--- Begin Information shown ---

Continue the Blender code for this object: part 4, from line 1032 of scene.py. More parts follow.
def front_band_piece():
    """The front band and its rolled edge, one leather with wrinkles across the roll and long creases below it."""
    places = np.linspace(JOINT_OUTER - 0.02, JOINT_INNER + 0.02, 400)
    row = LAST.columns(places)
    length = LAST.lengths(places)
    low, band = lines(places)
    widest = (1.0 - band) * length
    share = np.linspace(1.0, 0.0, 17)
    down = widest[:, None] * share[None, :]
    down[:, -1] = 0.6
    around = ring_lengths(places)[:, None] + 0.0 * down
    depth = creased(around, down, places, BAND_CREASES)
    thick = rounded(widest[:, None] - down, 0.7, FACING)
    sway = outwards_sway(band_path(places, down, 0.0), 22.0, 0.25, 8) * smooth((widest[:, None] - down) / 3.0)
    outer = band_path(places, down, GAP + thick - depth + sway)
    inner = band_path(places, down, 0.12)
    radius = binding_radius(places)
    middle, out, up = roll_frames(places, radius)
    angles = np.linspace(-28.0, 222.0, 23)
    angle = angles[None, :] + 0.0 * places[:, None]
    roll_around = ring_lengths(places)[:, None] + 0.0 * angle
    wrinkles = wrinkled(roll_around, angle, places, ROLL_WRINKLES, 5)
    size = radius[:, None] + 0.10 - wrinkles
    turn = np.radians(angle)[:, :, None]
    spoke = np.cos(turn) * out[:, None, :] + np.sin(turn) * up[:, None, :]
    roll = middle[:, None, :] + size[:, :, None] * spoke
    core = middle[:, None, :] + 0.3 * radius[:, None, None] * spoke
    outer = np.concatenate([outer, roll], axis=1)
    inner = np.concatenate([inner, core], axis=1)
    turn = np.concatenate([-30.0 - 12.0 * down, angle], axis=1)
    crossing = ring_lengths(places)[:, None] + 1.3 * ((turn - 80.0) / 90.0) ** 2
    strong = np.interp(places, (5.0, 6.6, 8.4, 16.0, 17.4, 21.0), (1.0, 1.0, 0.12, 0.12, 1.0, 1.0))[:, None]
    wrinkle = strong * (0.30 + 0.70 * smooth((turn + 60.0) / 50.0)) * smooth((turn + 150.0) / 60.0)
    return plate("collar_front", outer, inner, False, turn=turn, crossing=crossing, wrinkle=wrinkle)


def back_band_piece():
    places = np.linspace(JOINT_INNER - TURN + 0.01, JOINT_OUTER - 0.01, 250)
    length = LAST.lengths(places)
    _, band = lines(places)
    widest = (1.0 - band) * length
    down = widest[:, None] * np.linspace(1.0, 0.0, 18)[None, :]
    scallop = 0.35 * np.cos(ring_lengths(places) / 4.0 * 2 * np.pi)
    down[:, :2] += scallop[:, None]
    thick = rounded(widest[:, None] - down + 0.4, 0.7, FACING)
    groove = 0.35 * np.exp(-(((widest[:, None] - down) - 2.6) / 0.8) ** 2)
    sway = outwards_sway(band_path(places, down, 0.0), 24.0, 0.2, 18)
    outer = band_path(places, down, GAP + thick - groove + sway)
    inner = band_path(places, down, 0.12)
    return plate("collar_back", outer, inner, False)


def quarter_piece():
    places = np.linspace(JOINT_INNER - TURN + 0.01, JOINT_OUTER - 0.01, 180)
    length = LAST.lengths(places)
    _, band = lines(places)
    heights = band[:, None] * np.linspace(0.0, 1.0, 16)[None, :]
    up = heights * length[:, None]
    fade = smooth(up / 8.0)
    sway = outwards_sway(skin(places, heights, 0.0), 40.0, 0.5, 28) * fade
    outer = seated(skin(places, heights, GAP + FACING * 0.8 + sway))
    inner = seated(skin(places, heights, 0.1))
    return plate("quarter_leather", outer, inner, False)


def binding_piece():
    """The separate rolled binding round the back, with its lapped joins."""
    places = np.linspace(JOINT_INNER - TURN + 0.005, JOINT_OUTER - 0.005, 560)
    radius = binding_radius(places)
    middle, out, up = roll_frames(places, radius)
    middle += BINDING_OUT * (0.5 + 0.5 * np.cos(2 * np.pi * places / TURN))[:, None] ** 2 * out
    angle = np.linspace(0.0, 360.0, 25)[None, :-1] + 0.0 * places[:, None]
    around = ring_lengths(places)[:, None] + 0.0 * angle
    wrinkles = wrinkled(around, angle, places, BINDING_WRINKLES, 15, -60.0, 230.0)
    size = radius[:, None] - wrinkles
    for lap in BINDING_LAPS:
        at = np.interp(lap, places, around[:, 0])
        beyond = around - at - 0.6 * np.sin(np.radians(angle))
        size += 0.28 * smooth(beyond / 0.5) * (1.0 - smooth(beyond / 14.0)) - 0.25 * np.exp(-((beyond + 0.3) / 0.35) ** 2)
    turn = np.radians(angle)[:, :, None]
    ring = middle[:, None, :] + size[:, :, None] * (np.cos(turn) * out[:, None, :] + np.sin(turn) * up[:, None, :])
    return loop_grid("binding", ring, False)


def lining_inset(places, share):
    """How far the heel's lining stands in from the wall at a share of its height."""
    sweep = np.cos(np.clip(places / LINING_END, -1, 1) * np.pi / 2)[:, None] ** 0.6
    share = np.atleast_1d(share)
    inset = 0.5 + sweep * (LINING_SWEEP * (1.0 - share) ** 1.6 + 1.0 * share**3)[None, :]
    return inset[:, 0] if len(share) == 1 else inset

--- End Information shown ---

*Your objective*
Make an exact copy of the data above.

*Response to this task*
Continue the Blender code for this object: part 4, from line 1032 of scene.py. More parts follow.
def front_band_piece():
    """The front band and its rolled edge, one leather with wrinkles across the roll and long creases below it."""
    places = np.linspace(JOINT_OUTER - 0.02, JOINT_INNER + 0.02, 400)
    row = LAST.columns(places)
    length = LAST.lengths(places)
    low, band = lines(places)
    widest = (1.0 - band) * length
    share = np.linspace(1.0, 0.0, 17)
    down = widest[:, None] * share[None, :]
    down[:, -1] = 0.6
    around = ring_lengths(places)[:, None] + 0.0 * down
    depth = creased(around, down, places, BAND_CREASES)
    thick = rounded(widest[:, None] - down, 0.7, FACING)
    sway = outwards_sway(band_path(places, down, 0.0), 22.0, 0.25, 8) * smooth((widest[:, None] - down) / 3.0)
    outer = band_path(places, down, GAP + thick - depth + sway)
    inner = band_path(places, down, 0.12)
    radius = binding_radius(places)
    middle, out, up = roll_frames(places, radius)
    angles = np.linspace(-28.0, 222.0, 23)
    angle = angles[None, :] + 0.0 * places[:, None]
    roll_around = ring_lengths(places)[:, None] + 0.0 * angle
    wrinkles = wrinkled(roll_around, angle, places, ROLL_WRINKLES, 5)
    size = radius[:, None] + 0.10 - wrinkles
    turn = np.radians(angle)[:, :, None]
    spoke = np.cos(turn) * out[:, None, :] + np.sin(turn) * up[:, None, :]
    roll = middle[:, None, :] + size[:, :, None] * spoke
    core = middle[:, None, :] + 0.3 * radius[:, None, None] * spoke
    outer = np.concatenate([outer, roll], axis=1)
    inner = np.concatenate([inner, core], axis=1)
    turn = np.concatenate([-30.0 - 12.0 * down, angle], axis=1)
    crossing = ring_lengths(places)[:, None] + 1.3 * ((turn - 80.0) / 90.0) ** 2
    strong = np.interp(places, (5.0, 6.6, 8.4, 16.0, 17.4, 21.0), (1.0, 1.0, 0.12, 0.12, 1.0, 1.0))[:, None]
    wrinkle = strong * (0.30 + 0.70 * smooth((turn + 60.0) / 50.0)) * smooth((turn + 150.0) / 60.0)
    return plate("collar_front", outer, inner, False, turn=turn, crossing=crossing, wrinkle=wrinkle)


def back_band_piece():
    places = np.linspace(JOINT_INNER - TURN + 0.01, JOINT_OUTER - 0.01, 250)
    length = LAST.lengths(places)
    _, band = lines(places)
    widest = (1.0 - band) * length
    down = widest[:, None] * np.linspace(1.0, 0.0, 18)[None, :]
    scallop = 0.35 * np.cos(ring_lengths(places) / 4.0 * 2 * np.pi)
    down[:, :2] += scallop[:, None]
    thick = rounded(widest[:, None] - down + 0.4, 0.7, FACING)
    groove = 0.35 * np.exp(-(((widest[:, None] - down) - 2.6) / 0.8) ** 2)
    sway = outwards_sway(band_path(places, down, 0.0), 24.0, 0.2, 18)
    outer = band_path(places, down, GAP + thick - groove + sway)
    inner = band_path(places, down, 0.12)
    return plate("collar_back", outer, inner, False)


def quarter_piece():
    places = np.linspace(JOINT_INNER - TURN + 0.01, JOINT_OUTER - 0.01, 180)
    length = LAST.lengths(places)
    _, band = lines(places)
    heights = band[:, None] * np.linspace(0.0, 1.0, 16)[None, :]
    up = heights * length[:, None]
    fade = smooth(up / 8.0)
    sway = outwards_sway(skin(places, heights, 0.0), 40.0, 0.5, 28) * fade
    outer = seated(skin(places, heights, GAP + FACING * 0.8 + sway))
    inner = seated(skin(places, heights, 0.1))
    return plate("quarter_leather", outer, inner, False)


def binding_piece():
    """The separate rolled binding round the back, with its lapped joins."""
    places = np.linspace(JOINT_INNER - TURN + 0.005, JOINT_OUTER - 0.005, 560)
    radius = binding_radius(places)
    middle, out, up = roll_frames(places, radius)
    middle += BINDING_OUT * (0.5 + 0.5 * np.cos(2 * np.pi * places / TURN))[:, None] ** 2 * out
    angle = np.linspace(0.0, 360.0, 25)[None, :-1] + 0.0 * places[:, None]
    around = ring_lengths(places)[:, None] + 0.0 * angle
    wrinkles = wrinkled(around, angle, places, BINDING_WRINKLES, 15, -60.0, 230.0)
    size = radius[:, None] - wrinkles
    for lap in BINDING_LAPS:
        at = np.interp(lap, places, around[:, 0])
        beyond = around - at - 0.6 * np.sin(np.radians(angle))
        size += 0.28 * smooth(beyond / 0.5) * (1.0 - smooth(beyond / 14.0)) - 0.25 * np.exp(-((beyond + 0.3) / 0.35) ** 2)
    turn = np.radians(angle)[:, :, None]
    ring = middle[:, None, :] + size[:, :, None] * (np.cos(turn) * out[:, None, :] + np.sin(turn) * up[:, None, :])
    return loop_grid("binding", ring, False)


def lining_inset(places, share):
    """How far the heel's lining stands in from the wall at a share of its height."""
    sweep = np.cos(np.clip(places / LINING_END, -1, 1) * np.pi / 2)[:, None] ** 0.6
    share = np.atleast_1d(share)
    inset = 0.5 + sweep * (LINING_SWEEP * (1.0 - share) ** 1.6 + 1.0 * share**3)[None, :]
    return inset[:, 0] if len(share) == 1 else inset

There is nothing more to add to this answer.